[SUPPLIED INFORMATION start]

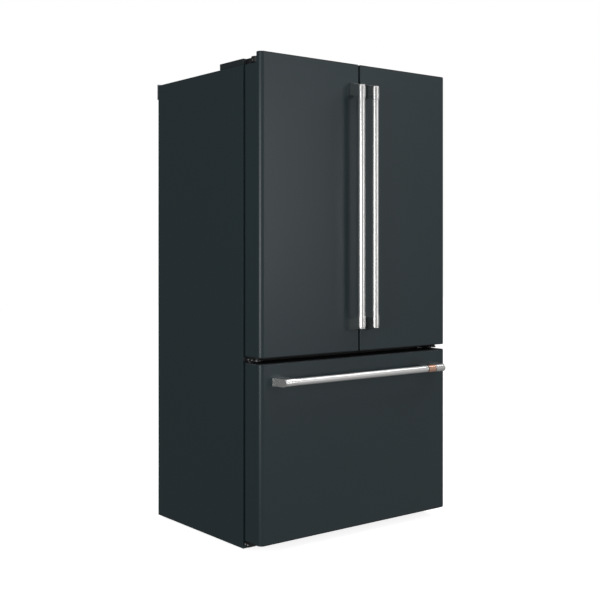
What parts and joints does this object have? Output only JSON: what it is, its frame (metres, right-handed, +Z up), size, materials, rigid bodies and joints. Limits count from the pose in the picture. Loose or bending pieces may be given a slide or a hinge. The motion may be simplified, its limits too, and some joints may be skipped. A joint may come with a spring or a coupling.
{
  "type": "french door refrigerator",
  "caption": "Freestanding slate refrigerator with a pair of hinged upper doors, a freezer drawer below and round tubular handles on flared posts.",
  "frame": {"origin": "on the floor, under the middle of the outer box", "axes": "+Z up, +Y towards the back, the doors face -Y, +X to the right when facing the doors"},
  "size_m": [0.908, 0.7966, 1.7761],
  "materials": {
    "slate_paint": "satin matte powder coat, dark slate with a cool green-blue cast",
    "rear_steel": "galvanised sheet, dull grey",
    "foam": "rigid insulation foam, hidden",
    "white_liner": "thermoformed plastic, satin white",
    "black_paint": "semi-gloss black paint",
    "slate_plastic": "moulded plastic with a fine texture, dark slate",
    "black_plastic": "moulded black plastic with a fine texture",
    "zinc_steel": "zinc plated steel",
    "nylon": "natural nylon",
    "coil_aluminium": "bare fins and tube",
    "shelf_glass": "clear tempered glass in a moulded frame",
    "clear_plastic": "clear moulded polystyrene",
    "grey_rubber": "soft grey magnetic seal",
    "stainless": "fine brushed stainless steel",
    "copper": "brushed copper"
  },
  "bodies": {
    "cabinet": {"outer_wrapper": "slate_paint", "rear_panel": "rear_steel", "cabinet_insulation": "foam", "fresh_food_liner": "white_liner", "freezer_liner": "white_liner", "base_frame": "black_paint", "top_cover": "slate_plastic", "machine_cover": "black_paint", "power_inlet": "black_plastic", "left_top_hinge": "black_paint", "right_top_hinge": "black_paint", "left_centre_hinge": "zinc_steel", "right_centre_hinge": "zinc_steel", "left_front_leg": "zinc_steel", "right_front_leg": "zinc_steel", "compressor": "black_paint", "condenser_coil": "black_paint", "evaporator_coil": "coil_aluminium", "evaporator_cover": "white_liner", "upper_shelf": "shelf_glass", "lower_shelf": "shelf_glass", "crisper_cover": "shelf_glass", "left_fixed_slide": "zinc_steel", "right_fixed_slide": "zinc_steel"},
    "left_door": {"left_door_skin": "slate_paint", "left_door_liner": "white_liner", "left_door_gasket": "grey_rubber", "left_handle_tube": "stainless", "left_handle_bottom_post": "stainless", "left_handle_top_post": "stainless", "left_door_lower_bin": "clear_plastic", "left_door_upper_bin": "clear_plastic"},
    "right_door": {"right_door_skin": "slate_paint", "right_door_liner": "white_liner", "right_door_gasket": "grey_rubber", "right_handle_tube": "stainless", "right_handle_bottom_post": "stainless", "right_handle_top_post": "stainless", "right_door_lower_bin": "clear_plastic", "right_door_upper_bin": "clear_plastic"},
    "mullion": {"folding_mullion": "black_plastic"},
    "freezer_drawer": {"drawer_skin": "slate_paint", "drawer_liner": "white_liner", "drawer_gasket": "grey_rubber", "drawer_handle_tube": "stainless", "drawer_handle_left_post": "stainless", "drawer_handle_right_post": "stainless", "drawer_handle_ring": "copper", "lower_basket": "clear_plastic", "left_drawer_slide": "zinc_steel", "right_drawer_slide": "zinc_steel"},
    "middle_slides": {"left_middle_slide": "zinc_steel", "right_middle_slide": "zinc_steel"},
    "upper_freezer_basket": {"upper_basket": "clear_plastic"},
    "left_crisper_drawer": {"left_crisper": "clear_plastic"},
    "right_crisper_drawer": {"right_crisper": "clear_plastic"},
    "condenser_fan_rotor": {"condenser_fan": "black_plastic"},
    "evaporator_fan_rotor": {"evaporator_fan": "nylon"},
    "left_roller": {"left_rear_roller": "nylon"},
    "right_roller": {"right_rear_roller": "nylon"}
  },
  "joints": [
    {"name": "left_door_swing", "type": "hinge", "parent": "cabinet", "child": "left_door", "pos_m": [-0.431, -0.2803, 1.2], "axis": [0, 0, -1], "range_deg": [0, 115]},
    {"name": "right_door_swing", "type": "hinge", "parent": "cabinet", "child": "right_door", "pos_m": [0.431, -0.2803, 1.2], "axis": [0, 0, 1], "range_deg": [0, 115]},
    {"name": "mullion_fold", "type": "hinge", "parent": "left_door", "child": "mullion", "pos_m": [-0.027, -0.213, 1.2], "axis": [0, 0, -1], "range_deg": [0, 90]},
    {"name": "drawer_pull", "type": "slide", "parent": "cabinet", "child": "freezer_drawer", "axis": [0, -1, 0], "range_m": [0, 0.4]},
    {"name": "middle_slide_travel", "type": "slide", "parent": "cabinet", "child": "middle_slides", "axis": [0, -1, 0], "range_m": [0, 0.2]},
    {"name": "upper_basket_pull", "type": "slide", "parent": "cabinet", "child": "upper_freezer_basket", "axis": [0, -1, 0], "range_m": [0, 0.115]},
    {"name": "left_crisper_pull", "type": "slide", "parent": "cabinet", "child": "left_crisper_drawer", "axis": [0, -1, 0], "range_m": [0, 0.1]},
    {"name": "right_crisper_pull", "type": "slide", "parent": "cabinet", "child": "right_crisper_drawer", "axis": [0, -1, 0], "range_m": [0, 0.1]},
    {"name": "condenser_fan_spin", "type": "hinge", "parent": "cabinet", "child": "condenser_fan_rotor", "pos_m": [0.06, 0.285, 0.12], "axis": [1, 0, 0], "continuous": true},
    {"name": "evaporator_fan_spin", "type": "hinge", "parent": "cabinet", "child": "evaporator_fan_rotor", "pos_m": [0, 0.262, 0.567], "axis": [0, 1, 0], "continuous": true},
    {"name": "left_roller_spin", "type": "hinge", "parent": "cabinet", "child": "left_roller", "pos_m": [-0.4, 0.34, 0.022], "axis": [1, 0, 0], "continuous": true},
    {"name": "right_roller_spin", "type": "hinge", "parent": "cabinet", "child": "right_roller", "pos_m": [0.4, 0.34, 0.022], "axis": [1, 0, 0], "continuous": true}
  ],
  "couplings": [
    {"joint": "middle_slide_travel", "follows": "drawer_pull", "ratio": 0.5}
  ]
}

[SUPPLIED INFORMATION end]

__WRITTEN EXERCISE__:
Each line of the material should be duplicated exactly, please.

__ANSWER TO THIS EXERCISE__:
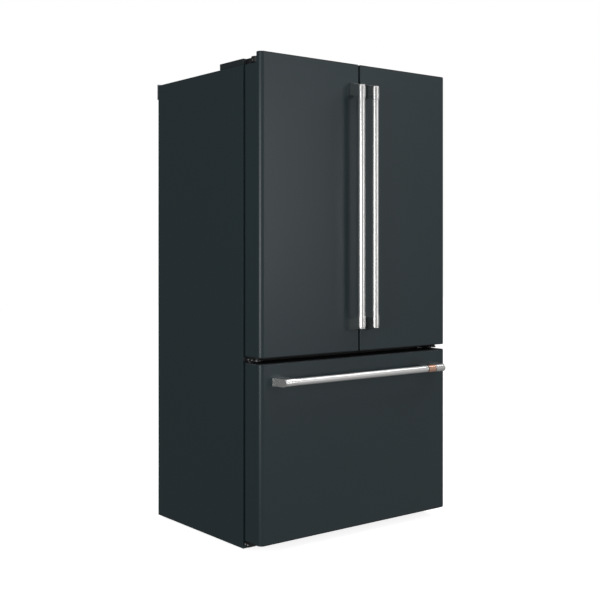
What parts and joints does this object have? Output only JSON: what it is, its frame (metres, right-handed, +Z up), size, materials, rigid bodies and joints. Limits count from the pose in the picture. Loose or bending pieces may be given a slide or a hinge. The motion may be simplified, its limits too, and some joints may be skipped. A joint may come with a spring or a coupling.
{
  "type": "french door refrigerator",
  "caption": "Freestanding slate refrigerator with a pair of hinged upper doors, a freezer drawer below and round tubular handles on flared posts.",
  "frame": {"origin": "on the floor, under the middle of the outer box", "axes": "+Z up, +Y towards the back, the doors face -Y, +X to the right when facing the doors"},
  "size_m": [0.908, 0.7966, 1.7761],
  "materials": {
    "slate_paint": "satin matte powder coat, dark slate with a cool green-blue cast",
    "rear_steel": "galvanised sheet, dull grey",
    "foam": "rigid insulation foam, hidden",
    "white_liner": "thermoformed plastic, satin white",
    "black_paint": "semi-gloss black paint",
    "slate_plastic": "moulded plastic with a fine texture, dark slate",
    "black_plastic": "moulded black plastic with a fine texture",
    "zinc_steel": "zinc plated steel",
    "nylon": "natural nylon",
    "coil_aluminium": "bare fins and tube",
    "shelf_glass": "clear tempered glass in a moulded frame",
    "clear_plastic": "clear moulded polystyrene",
    "grey_rubber": "soft grey magnetic seal",
    "stainless": "fine brushed stainless steel",
    "copper": "brushed copper"
  },
  "bodies": {
    "cabinet": {"outer_wrapper": "slate_paint", "rear_panel": "rear_steel", "cabinet_insulation": "foam", "fresh_food_liner": "white_liner", "freezer_liner": "white_liner", "base_frame": "black_paint", "top_cover": "slate_plastic", "machine_cover": "black_paint", "power_inlet": "black_plastic", "left_top_hinge": "black_paint", "right_top_hinge": "black_paint", "left_centre_hinge": "zinc_steel", "right_centre_hinge": "zinc_steel", "left_front_leg": "zinc_steel", "right_front_leg": "zinc_steel", "compressor": "black_paint", "condenser_coil": "black_paint", "evaporator_coil": "coil_aluminium", "evaporator_cover": "white_liner", "upper_shelf": "shelf_glass", "lower_shelf": "shelf_glass", "crisper_cover": "shelf_glass", "left_fixed_slide": "zinc_steel", "right_fixed_slide": "zinc_steel"},
    "left_door": {"left_door_skin": "slate_paint", "left_door_liner": "white_liner", "left_door_gasket": "grey_rubber", "left_handle_tube": "stainless", "left_handle_bottom_post": "stainless", "left_handle_top_post": "stainless", "left_door_lower_bin": "clear_plastic", "left_door_upper_bin": "clear_plastic"},
    "right_door": {"right_door_skin": "slate_paint", "right_door_liner": "white_liner", "right_door_gasket": "grey_rubber", "right_handle_tube": "stainless", "right_handle_bottom_post": "stainless", "right_handle_top_post": "stainless", "right_door_lower_bin": "clear_plastic", "right_door_upper_bin": "clear_plastic"},
    "mullion": {"folding_mullion": "black_plastic"},
    "freezer_drawer": {"drawer_skin": "slate_paint", "drawer_liner": "white_liner", "drawer_gasket": "grey_rubber", "drawer_handle_tube": "stainless", "drawer_handle_left_post": "stainless", "drawer_handle_right_post": "stainless", "drawer_handle_ring": "copper", "lower_basket": "clear_plastic", "left_drawer_slide": "zinc_steel", "right_drawer_slide": "zinc_steel"},
    "middle_slides": {"left_middle_slide": "zinc_steel", "right_middle_slide": "zinc_steel"},
    "upper_freezer_basket": {"upper_basket": "clear_plastic"},
    "left_crisper_drawer": {"left_crisper": "clear_plastic"},
    "right_crisper_drawer": {"right_crisper": "clear_plastic"},
    "condenser_fan_rotor": {"condenser_fan": "black_plastic"},
    "evaporator_fan_rotor": {"evaporator_fan": "nylon"},
    "left_roller": {"left_rear_roller": "nylon"},
    "right_roller": {"right_rear_roller": "nylon"}
  },
  "joints": [
    {"name": "left_door_swing", "type": "hinge", "parent": "cabinet", "child": "left_door", "pos_m": [-0.431, -0.2803, 1.2], "axis": [0, 0, -1], "range_deg": [0, 115]},
    {"name": "right_door_swing", "type": "hinge", "parent": "cabinet", "child": "right_door", "pos_m": [0.431, -0.2803, 1.2], "axis": [0, 0, 1], "range_deg": [0, 115]},
    {"name": "mullion_fold", "type": "hinge", "parent": "left_door", "child": "mullion", "pos_m": [-0.027, -0.213, 1.2], "axis": [0, 0, -1], "range_deg": [0, 90]},
    {"name": "drawer_pull", "type": "slide", "parent": "cabinet", "child": "freezer_drawer", "axis": [0, -1, 0], "range_m": [0, 0.4]},
    {"name": "middle_slide_travel", "type": "slide", "parent": "cabinet", "child": "middle_slides", "axis": [0, -1, 0], "range_m": [0, 0.2]},
    {"name": "upper_basket_pull", "type": "slide", "parent": "cabinet", "child": "upper_freezer_basket", "axis": [0, -1, 0], "range_m": [0, 0.115]},
    {"name": "left_crisper_pull", "type": "slide", "parent": "cabinet", "child": "left_crisper_drawer", "axis": [0, -1, 0], "range_m": [0, 0.1]},
    {"name": "right_crisper_pull", "type": "slide", "parent": "cabinet", "child": "right_crisper_drawer", "axis": [0, -1, 0], "range_m": [0, 0.1]},
    {"name": "condenser_fan_spin", "type": "hinge", "parent": "cabinet", "child": "condenser_fan_rotor", "pos_m": [0.06, 0.285, 0.12], "axis": [1, 0, 0], "continuous": true},
    {"name": "evaporator_fan_spin", "type": "hinge", "parent": "cabinet", "child": "evaporator_fan_rotor", "pos_m": [0, 0.262, 0.567], "axis": [0, 1, 0], "continuous": true},
    {"name": "left_roller_spin", "type": "hinge", "parent": "cabinet", "child": "left_roller", "pos_m": [-0.4, 0.34, 0.022], "axis": [1, 0, 0], "continuous": true},
    {"name": "right_roller_spin", "type": "hinge", "parent": "cabinet", "child": "right_roller", "pos_m": [0.4, 0.34, 0.022], "axis": [1, 0, 0], "continuous": true}
  ],
  "couplings": [
    {"joint": "middle_slide_travel", "follows": "drawer_pull", "ratio": 0.5}
  ]
}